# Pics of the family Avant



## don_rapheal (Apr 5, 2004)

I finally had the time to wash & wax the Avant yesterday. Thought I'd share some pics since I have yet to do so.
Let me know what you think? Also if you have any suggestions that'd be appreciated too. No flaming please!
























Enjoy. Next time I hope I have some better scenery besides the neighborhood.
Here is a link to my album if the pics aren't showing up!
http://pg.photos.yahoo.com/ph/...=http

_Modified by don_rapheal at 12:12 PM 6/10/2006_


_Modified by don_rapheal at 12:12 PM 6/10/2006_


----------



## AtomicProGS9 (Mar 6, 2006)

decent needs s flares


----------



## BHB (Oct 26, 2004)

*Re: (AtomicProGS9)*

http://****************.com/smile/emthup.gif


----------



## don_rapheal (Apr 5, 2004)

*Re: (AtomicProGS9)*

s flares??
Are you speaking of S-line flare? Please clarify!


----------



## B4 VARIANT STYLE!!! (Aug 14, 2003)

*Re: (don_rapheal)*

just lower it and you´re good to go.


----------



## No1HondaHateR (Oct 8, 2004)

*Re: (B4 VARIANT STYLE!!!)*

Gotta luv Avants http://****************.com/smile/emthup.gif 

Especially ones in the same color


----------



## No1HondaHateR (Oct 8, 2004)

*Re: (No1HondaHateR)*

Ive got a set of H&R sport springs brand new in box 4 sale if youre interested message me maybe we can ewerk something out


----------



## don_rapheal (Apr 5, 2004)

Dude, it sure is good to see another Avant owner. What color exactly is our Avant's? IM sent a/b springs!


----------



## B4 VARIANT STYLE!!! (Aug 14, 2003)

*Re: (don_rapheal)*

As an Avant owner, you are not alone. It's good to see other people with good taste in cars! I have a silver one myself.


----------



## No1HondaHateR (Oct 8, 2004)

*Re: (B4 VARIANT STYLE!!!)*

didnt get your im for some reason but i should be takin some pics of it today when i get a chance i take that u too have a 2.8........i did a custom short ram intake on my 2.8 and it sounds like a monster , the heat shield is in the werks too


----------



## No1HondaHateR (Oct 8, 2004)

*Re: (don_rapheal)*


_Quote, originally posted by *don_rapheal* »_Dude, it sure is good to see another Avant owner. What color exactly is our Avant's? IM sent a/b springs!
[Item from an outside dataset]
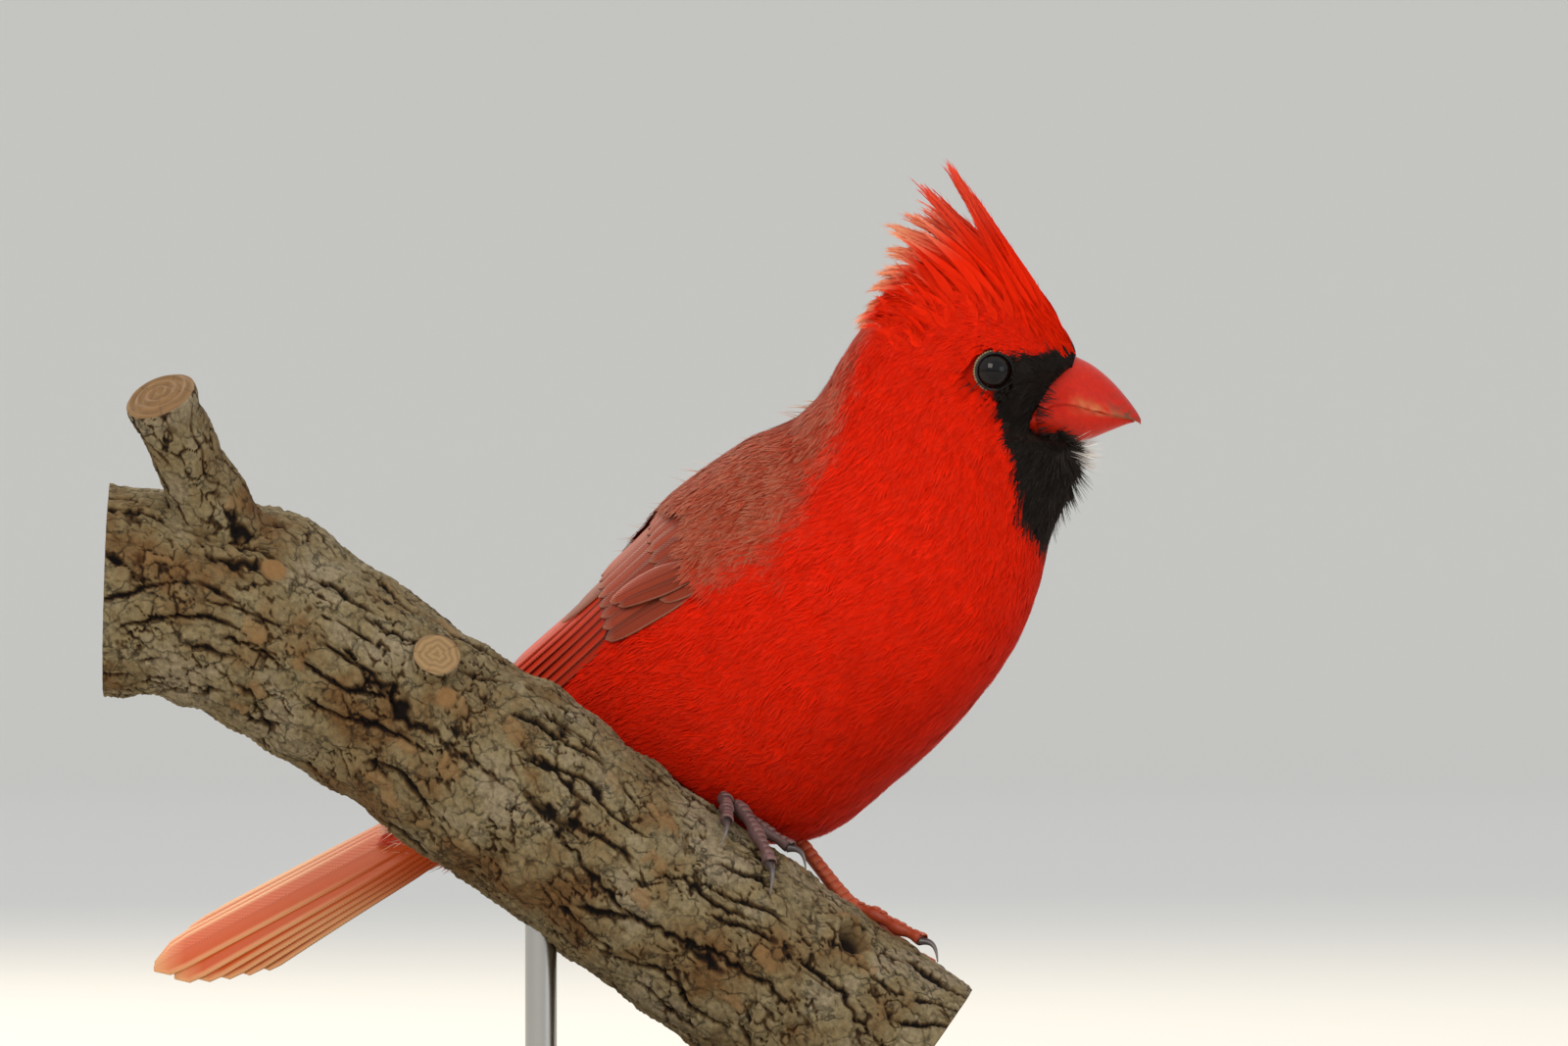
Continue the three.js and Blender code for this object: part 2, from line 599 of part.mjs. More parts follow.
// Every piece is a function of how far it is grown, so that a later neighbour can be cut clear of it.
const model = new THREE.Group();
const makers = new Map();
function piece(name, material, make, neighbours = [], hollows = []) {
  let solid = make(0);
  for (const other of neighbours) solid = solid.subtract(makers.get(other)(GAP));
  for (const hollow of hollows) solid = solid.subtract(hollow);
  solid = solid.simplify(FACET_ERROR);
  makers.set(name, make);
  const mesh = new THREE.Mesh(geometryOf(largest(solid)), material);
  mesh.name = name;
  model.add(mesh);
}

const beds = Object.values(SIDES).map((side) => wingBed(side));

for (const [name, x] of Object.entries(ROD_STATIONS)) piece(name, STEEL, (grow) => rod(x, grow));
const rods = Object.keys(ROD_STATIONS);
piece("stand_base", BASE_WOOD, () => solidFrom(baseGeometry()), rods);
piece("perch", BARK, perch, rods);

piece("bill_upper", BILL_HORN, (grow) => mandible(UPPER_BILL, 1, grow));
piece("bill_lower", BILL_HORN, (grow) => mandible(LOWER_BILL, -1, grow), ["bill_upper"]);
for (const [name, side] of Object.entries(SIDES))
  piece(`eye_${name}`, EYE_GLASS, (grow) => eyeball(side, grow));
const head = (grow) => bodyLength(NECK_END + CUT_GAP, CUTS.length - 1, 10, grow);
piece("head", PLUMAGE, head, ["bill_upper", "bill_lower", "eye_right", "eye_left"]);
const neck = (grow) => bodyLength(TRUNK_END + CUT_GAP, NECK_END, 5, grow);
piece("neck", PLUMAGE, neck);
piece("crest", PLUMAGE, crest, ["head", "neck"]);

for (const [name, leg] of Object.entries(LEGS)) {
  makers.set(`foot_room_${name}`, (grow) => {
    const ends = leg.toes.flatMap((one) => [toe(leg, one, grow), claw(leg, one, grow)]);
    return joined([tarsus(leg, grow), ...ends]);
  });
}
const feetRoom = Object.keys(LEGS).map((name) => `foot_room_${name}`);
const trunk = (grow) => bodyLength(COVERTS_END + CUT_GAP, TRUNK_END, 11, grow);
piece("trunk", PLUMAGE, trunk, ["perch", ...feetRoom], beds);
const coverts = (grow) => bodyLength(0, COVERTS_END, 6, grow);
piece("tail_coverts", PLUMAGE, coverts, ["perch"], beds);
piece("tail", FLIGHT_PLUMAGE, tail, ["tail_coverts", "trunk", "perch"]);

for (const [name, side] of Object.entries(SIDES)) {
  const [low, mid, top] = ["primaries", "secondaries", "coverts"].map((s) => `wing_${name}_${s}`);
  const body = ["tail_coverts", "tail", "perch"];
  const covering = (grow) => plates(greaterCoverts, side, grow).add(shoulderPatch(side, grow));
  piece(low, FLIGHT_PLUMAGE, (grow) => plates(primaries, side, grow), body);
  piece(mid, FLIGHT_PLUMAGE, (grow) => plates(secondaries, side, grow), [...body, low]);
  piece(top, BACK_PLUMAGE, covering, [low, mid]);
}

for (const [name, leg] of Object.entries(LEGS)) {
  const shank = (grow) => tarsus(leg, grow);
  piece(`tarsus_${name}`, SCALED_SKIN, shank, ["perch"]);
  if (leg.thigh) {
    const shin = [`tarsus_${name}`, "trunk", "perch"];
    piece(`thigh_${name}`, PLUMAGE, (grow) => thigh(leg, grow), shin);
  }
  const done = [`tarsus_${name}`];
  leg.toes.forEach((one, i) => {
    const own = `toe_${name}_${i + 1}`;
    piece(own, SCALED_SKIN, (grow) => toe(leg, one, grow), [...done, "perch"]);
    done.push(own);
    piece(`claw_${name}_${i + 1}`, CLAW_HORN, (grow) => claw(leg, one, grow), [own, "perch"]);
  });
}

export default model;
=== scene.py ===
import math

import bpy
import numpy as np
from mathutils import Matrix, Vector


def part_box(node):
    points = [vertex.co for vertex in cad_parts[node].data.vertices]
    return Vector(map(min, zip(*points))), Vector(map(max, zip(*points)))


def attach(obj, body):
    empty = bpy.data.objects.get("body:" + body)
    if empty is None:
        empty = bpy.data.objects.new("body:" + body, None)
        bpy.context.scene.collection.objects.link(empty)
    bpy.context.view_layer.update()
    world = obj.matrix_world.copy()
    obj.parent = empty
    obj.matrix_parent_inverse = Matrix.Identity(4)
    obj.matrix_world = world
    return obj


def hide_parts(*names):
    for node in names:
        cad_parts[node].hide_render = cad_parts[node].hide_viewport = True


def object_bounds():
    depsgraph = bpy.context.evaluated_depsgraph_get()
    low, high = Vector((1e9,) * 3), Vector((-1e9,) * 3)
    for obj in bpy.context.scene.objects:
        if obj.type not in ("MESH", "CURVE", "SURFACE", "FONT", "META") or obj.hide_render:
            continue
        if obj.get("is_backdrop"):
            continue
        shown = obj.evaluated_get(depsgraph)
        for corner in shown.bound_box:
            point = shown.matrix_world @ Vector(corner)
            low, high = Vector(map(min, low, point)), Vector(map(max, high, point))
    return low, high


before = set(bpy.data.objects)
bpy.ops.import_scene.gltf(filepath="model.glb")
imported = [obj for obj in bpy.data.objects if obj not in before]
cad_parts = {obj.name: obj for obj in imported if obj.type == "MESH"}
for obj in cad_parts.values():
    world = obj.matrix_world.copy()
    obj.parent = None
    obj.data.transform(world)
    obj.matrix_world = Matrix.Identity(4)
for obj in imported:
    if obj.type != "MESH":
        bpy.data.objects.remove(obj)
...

these are all the colors im not sure but i think were cashmere grey mica I THINK.....Brilliant Black / Aluminum Silver Metallic / Melange Metallic / Santorin Blue Mica / Volcano Black Mica / Casablanca White / Racing Green Mica / Andorra Red Mica / Jaspis Green Metallic / Cashmere Grey Mica / Tornado Red / Pearl White


----------



## No1HondaHateR (Oct 8, 2004)

*Re: (No1HondaHateR)*


----------



## 5speed6 (Aug 27, 2005)

*Re: Pics of the family Avant (don_rapheal)*


_Quote, originally posted by *don_rapheal* »_I finally had the time to wash & wax the Avant yesterday. Thought I'd share some pics since I have yet to do so.
Let me know what you think? Also if you have any suggestions that'd be appreciated too. No flaming please!


Very, very nice. And agreed, a little drop and you're good to go. http://****************.com/smile/emthup.gif


----------



## No1HondaHateR (Oct 8, 2004)

*Re: Pics of the family Avant (5speed6)*

H&R Sport springs they would be the little drop


----------



## 5speed6 (Aug 27, 2005)

*Re: Pics of the family Avant (No1HondaHateR)*


_Quote, originally posted by *No1HondaHateR* »_H&R Sport springs they would be the little drop









Definitely http://****************.com/smile/emthup.gif


----------



## don_rapheal (Apr 5, 2004)

I found out the color of cars...its Melange Beige Metallic Clearcoat code: LY1T/3X


----------



## ur faster (Jul 21, 2005)

*Re: (don_rapheal)*

wow...you guys are makng me wonder why i didnt buy an avant http://****************.com/smile/emthup.gif http://****************.com/smile/emthup.gif ah oh well, i love my s-line just as much.but sweet cars guys, def my nxt family car http://****************.com/smile/emthup.gif


----------



## nepa (Jul 14, 2006)

*Re: Pics of the family Avant (don_rapheal)*

I agree, If you slam it they will come. Nice Avant http://****************.com/smile/emthup.gif


----------